After returning from his first Hajj, Khalil spent a few days in his hometown. Thereafter, he departed for Sikandrabad in the Bulandshahr district of Uttar Pradesh in Jumadul Awwal of 1294 AH, where he became a teacher at the Madrasa Arabiyya of the Jami’ Masjid. However, the people there vehemently opposed him. Thus, he sought permission from Gangohi to return. However, Gangohi refused. Despite Khalil's affection and affability, the intransigence of the people increased. Thus, later with the permission of Gangohi, Khalil resigned and returned. In 1295 AH, a letter from Moulvi Shamsuddin, Chief Justice of Bhawalpur, was sent to Moulana Muhammad Ya'qub. The letter was a request for a highly qualified teacher. Moulana Ya'qub selected Khalil for this post. Finally, upon the instructions of Moulana Ya'qub and Moulana Gangohi, Khalil accepted the post in Bhawalpur at a monthly salary of thirty rupees.

Thereafter, Khalil returned to Saharanpur and resumed his post as a teacher there. He soon progressed into a senior teacher and taught Tawdih Talwih, Hammaasa Rashidiyya, Sharhul Wiqaayah, Shara Nukhbatul Fikr, Mu'atta Imam Muhammad, and Siraji. The following year, together with several kitabs of various subjects, Khalil taught Sahih al-Bukhari, Sunan Abu Da'ud, Sunan al-Tirmidhi, and Sahih Muslim. Khalil, together with internal spiritual knowledge, also possessed external theoretical knowledge. He could lecture on any kitab with ease and possessed perfect methodology. Even Moulana Anwar Shah Kashmiri would visit Khalil for advice and guidance in his writings and discourses.

Journeys for Hajj
Khalil performed Hajj seven times in his lifetime. He went for Hajj in 1293 AH, while he was in Bhopal. Although he did not possess sufficient money, his enthusiasm compelled him to proceed for Hajj. On reaching Mecca, he presented himself at the home of Haji Imdadullah (who hailed from Nanauta, the native village of Khalil's mother). After completing Hajj, his intention was to proceed to Medina. Thus, Khalil departed for Medina. He remained there for about two weeks, after which he returned home. During this journey, Khalil received ijaazah in hadith from Shaikhul Haram Ahmad Dahlan and Shaikhul Mashaa'ikh Shah Abdul Ghani Mujaddid An Naqshbandi Ad Dehlvi. The ijaazah from Shaikh Ahmad Dahlan was acquired in Mecca, while that of Shah Abdul Ghani was obtained in Medina in 1294 AH.

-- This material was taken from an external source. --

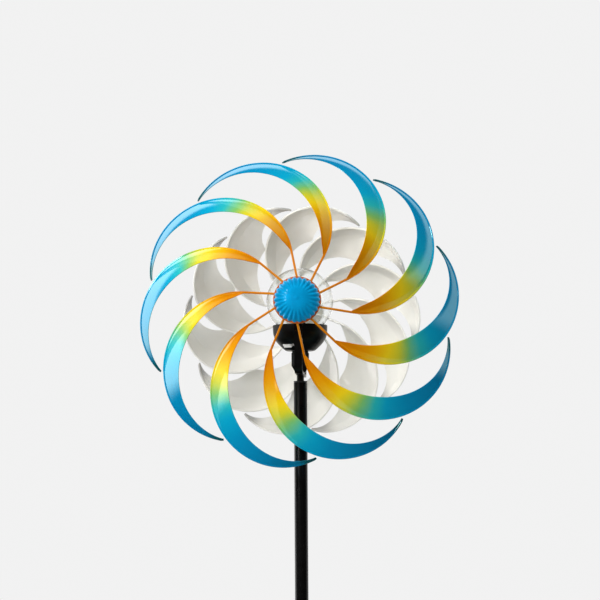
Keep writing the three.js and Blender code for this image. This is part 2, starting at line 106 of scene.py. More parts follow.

Khalil's second Hajj occurred when he was in Bhawalpur in Shawwaal of 1297 AH. When he departed for Hajj, Moulana Gangohi wrote to Haji Imdadullah requesting him to confer the mantle of khilaafah onto Khalil. Thus, on seeing Khalil, Haji became overjoyed. In Muharram of 1298 AH, he presented the document of khilaafah adorned with his seal to Khalil. In a state of elation, Haji placed his turban on Khalil's head. Khalil presented both of these gifts to Gangohi and said, "I am not deserving of these. This is only your affection and grace for me." To which Gangohi replied, "May these be blessed for you. He then signed the Khilaafat Nama and handed it with the turban to Khalil. However, the respect of Khalil was such that whenever he would initiate a murid, he would instruct the murid to proclaim, "I have made bay'at to Hazrat Moulana Rashid Ahmad Gangohi at the hands of Khalil Ahmad".

Khalil's third and all subsequent Hajj journeys were undertaken from Saharanpur. The third Hajj was after the demise of Gangohi. Consolation for the immense grief that he suffered as a result of this event could only be obtained from the grave of Prophet Muhammad.

Khalil's fourth Hajj was performed in 1910. He departed from Saharanpur in the middle of Dhul Qa'da and reached Mecca on 8 December 1910. After Hajj, he travelled to Medina via Yambu’. He remained there for twenty-two days and then returned to Saharanpur at the end of Safar in 1329 AH.

Khalil's fifth Hajj was a momentous occasion which occurred in Shawwal of 1332 AH in the company of Shaikhul Hind. In Mecca, on account of the oppression of Sharif Husain, Khalil was compelled to return before Hajj. He departed from Mecca at the end of Shawwal and his ship arrived in Bombay on 6 September 1916. However, as he alighted from the ship, him, his wife, and his brother, Haji Maqbul Ahmad, who was his right-hand man, were arrested. All three of them were transported to Nanital with their luggage. They were released shortly afterwards.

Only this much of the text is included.